NAHB’s preliminary baseline long-term forecast assumes the middle immigration series, but forecasts for the number of young households and multifamily production increase substantially if the high series is used.
Under the middle immigration scenario, the number of households with heads younger than age 35 remains roughly stable at 25.4 million in 2003 and 2004, then actually declines in 2005 and 2006 before it begins to grow again, reaching 26.4 million by 2012.
Under the high immigration scenario, the number of households with heads younger than age 35 increases every year over the next decade, with an increase in the rate of growth after 2005 that takes the under-35 households up to 27.8 million by 2012.
Housing starts in buildings with 5 or more apartments have been above 290,000 every year since 1996. Given the current high vacancy rates and slow rates of absorption of new apartments into the market, the consensus is that this rate of production will (despite a generally improving U.S. economy) decline at least somewhat in the short run.
Assuming the Census middle immigration series, the preliminary baseline forecast shows the annual level of 5-plus starts declining, with some fluctuations, until it dips below 250,000. At some point after that, it will begin climbing until it approaches 290,000 again by 2012.
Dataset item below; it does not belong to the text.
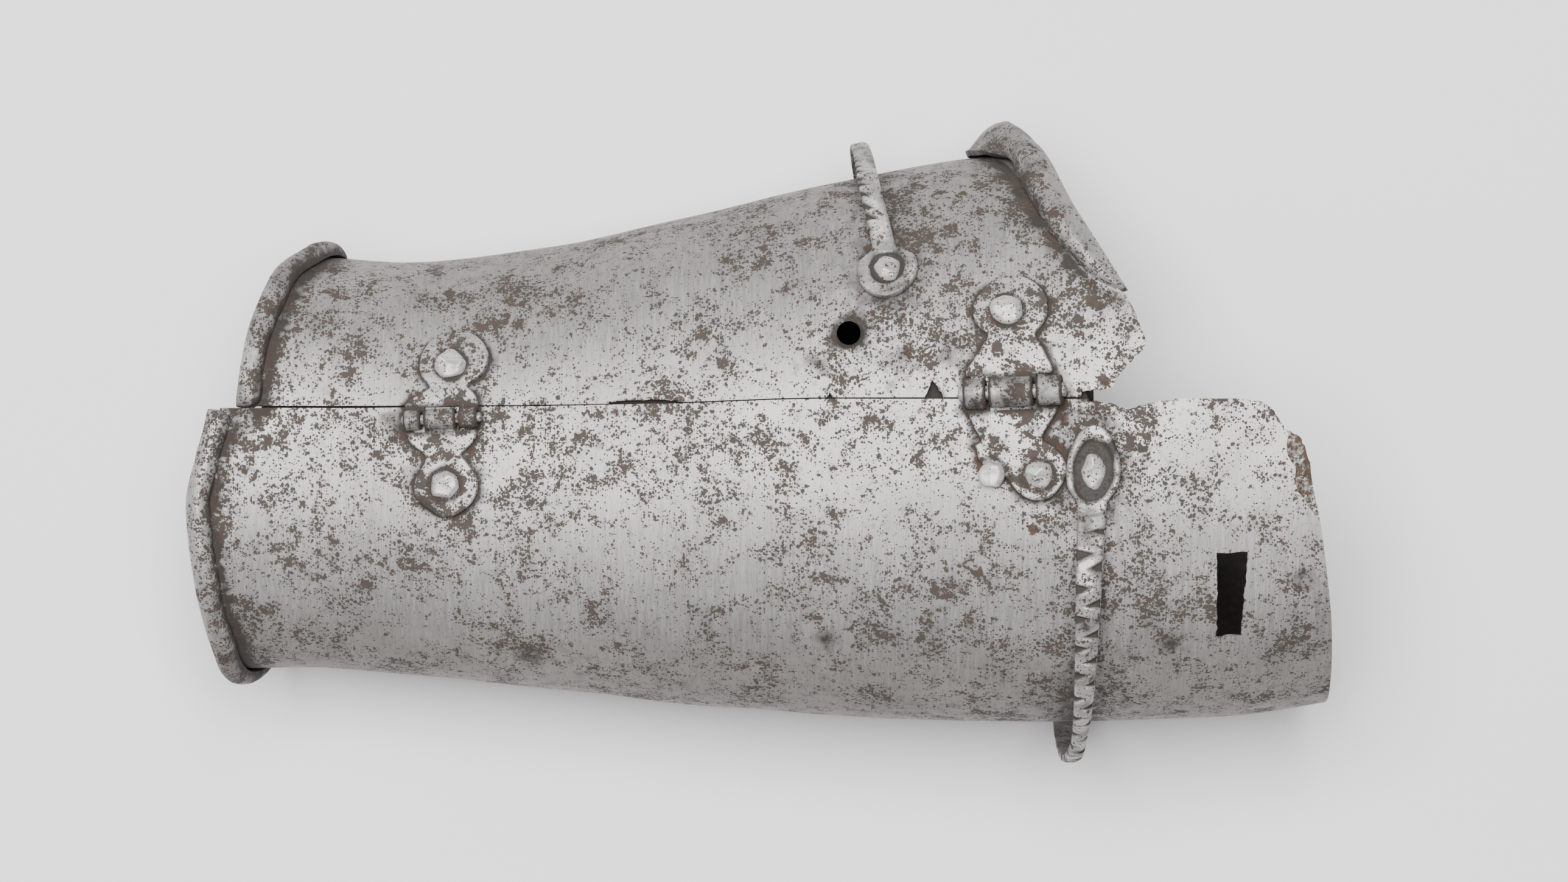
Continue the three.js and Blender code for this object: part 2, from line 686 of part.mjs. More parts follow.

On the other hand, an alternate forecast based on the high immigration assumption predicts that 5-plus starts will surge to more than 320,000 in 2005 and grow even further, reaching almost 380,000 by 2012 (Figure 4). This underscores the importance of immigration to the multifamily rental market.

Source: NAHB Long-Term Forecast (preliminary).
A Final Thought to Consider
So far, discussions about homeland security have not produced a serious proposal to curtail immigration, but multifamily developers, owners, and managers will want to pay attention to the discussions to see if that remains the case. As we’ve seen, any significant change in the number of immigrants will affect the future growth and health of the entire multifamily market.
-------------------------------------- 1Technically, the data used is the 1% Public Use Microdata Sample, which contains information on individual persons and housing units for a sample of 1% of the U.S. population. In order to isolate the segment of the market that developers, owners, and managers of typical multifamily properties would be most interested in, we looked at households paying rent to occupy apartments in buildings with five or more units. We also left out units where meals are included in the rent, as those would include for the most part apartments intended for seniors, which would tend to have characteristics distinct from other multifamily property. As a shorthand, we refer to households who meet these all criteria as “Multifamily Renters”
2 In the figure, multifamily renters are compared only to 1) owners of units in 5+ buildings, 2) renters of single family detached homes, and 3) owners of single family detached homes. To simplify the presentation, single family attached units, structures with 2-4 units, units where meals are included in the rent, units occupied without paying cash rent, and mobile homes, houseboats, etc. are not shown.
3 Changes in the way data on race were collected make comparisons between 1990 and 2000 data inexact. The 2000 Census counted a fairly large share of multifamily renters as being of “other or more than one” race. The 1990 Census, however, did not give respondents the option of classifying themselves as belonging to multiple racial categories.